According to existing research, this study establishes a model based on Eq (1) as follows:
Medit=δ+a1Deit+βiXit+εit | (14) |
Medit designates government environmental regulation, financing constraints, and corporate social responsibility. a1 is the coefficient to be estimated, and the other parameters are the same as in Eq (1).
Column (2) of Table 8 indicates that media attention can substantially contribute to promoting government environmental regulation. Media attention has a focusing effect, which can attract public attention through intensive reporting in a short period and urge the government to respond to adverse environmental reports. In addition, the media possesses an amplification effect whereby, in the age of information, the speed of internet transmission of news is extremely rapid, thus "forcing" local governments to enhance their governance efforts concerning environmental issues. Column (3) of Table 8 indicates that media attention can effectively alleviate corporate financing constraints. According to communication theory, news media possesses the agenda-setting function, which means that media influences the public's attention and evaluation of the importance of a particular issue through the transmission of information. In the highly digitized era of the Internet's widespread use, the information environment of the capital market has become even more complex and volatile, and investors are facing time and information acquisition limitations. News media is not only an intangible regulatory force but can also enable governments and citizens to quickly understand the level of local corporate green development and environmental governance efforts through reporting on corporate production behavior. To avoid damaging their reputation, companies actively establish a positive image, using public opinion monitoring and signal transmission to meet investors' expectations, easing corporate financing constraints [4,56]. Column (4) of Table 8 demonstrates that media attention can enhance corporate social responsibility. The increase in media attention strengthens the transparency of the information environment and further reduces information asymmetry. The media's external monitoring function can improve corporations' commitment to assuming public social and environmental responsibilities, thereby promoting green innovation performance through stakeholder value reciprocity mechanisms.
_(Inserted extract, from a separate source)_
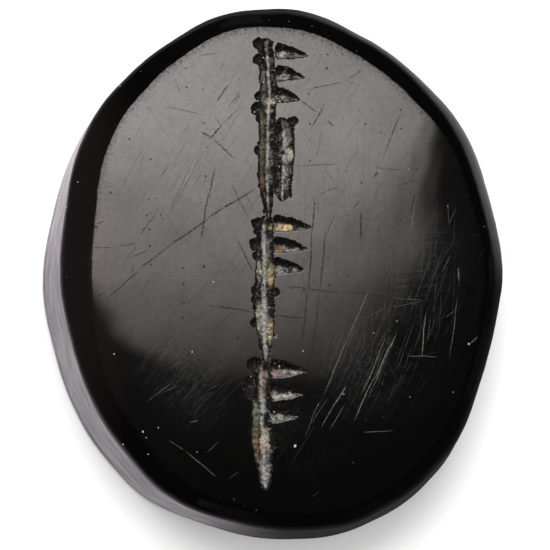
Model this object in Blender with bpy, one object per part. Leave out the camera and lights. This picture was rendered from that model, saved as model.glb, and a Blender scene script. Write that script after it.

This research applies theoretical and empirical approaches to investigate the effect that media attention and economic policy instability have had on green innovation in A-share industrial traded companies from 2011 to 2020 using data collected from those companies. Heterogeneity analysis is also conducted from the perspectives of property attributes and industry rights and characteristics. Moreover, the specific influence mechanism of media attention on corporate green innovation is explored through government environmental regulation, financing constraints and corporate social responsibility. The following findings show that media attention can effectively promote green innovation. Media attention reinforces the incentive effect on corporate green innovation and promotes better catering to the green orientation of external stakeholders. At the same time, media attention has a significant heterogeneous impact on corporate green innovation due to differences in corporate business objectives and the nature of the industry, with a more substantial impact on non-SOEs and manufacturing enterprises. Economic policy uncertainty can positively moderate the promoting effect of media attention on corporate green innovation. Lastly, media attention will promote corporate green innovation through increasing government environmental regulation intensity, reducing corporate financing constraints, and enhancing corporate social responsibility.
The media's role as an external regulatory subject overseeing green innovation and environmental governance should be given adequate attention. As an external regulatory entity, the media exerts external legitimate pressure and signal mechanisms, which can effectively guide and promote green enterprise innovation. It is crucial to actively utilize the media to increase public participation in environmental protection, foster a good public opinion atmosphere, promptly disseminate negative environmental information through news reports and exert social public opinion pressure to encourage enterprises to innovate, reduce pollution emissions and improve resource utilization efficiency. For example, increase the exposure of corporate green development through the media. Provide more support and recognition for corporate green innovation by increasing the public's awareness and understanding of corporate green innovation.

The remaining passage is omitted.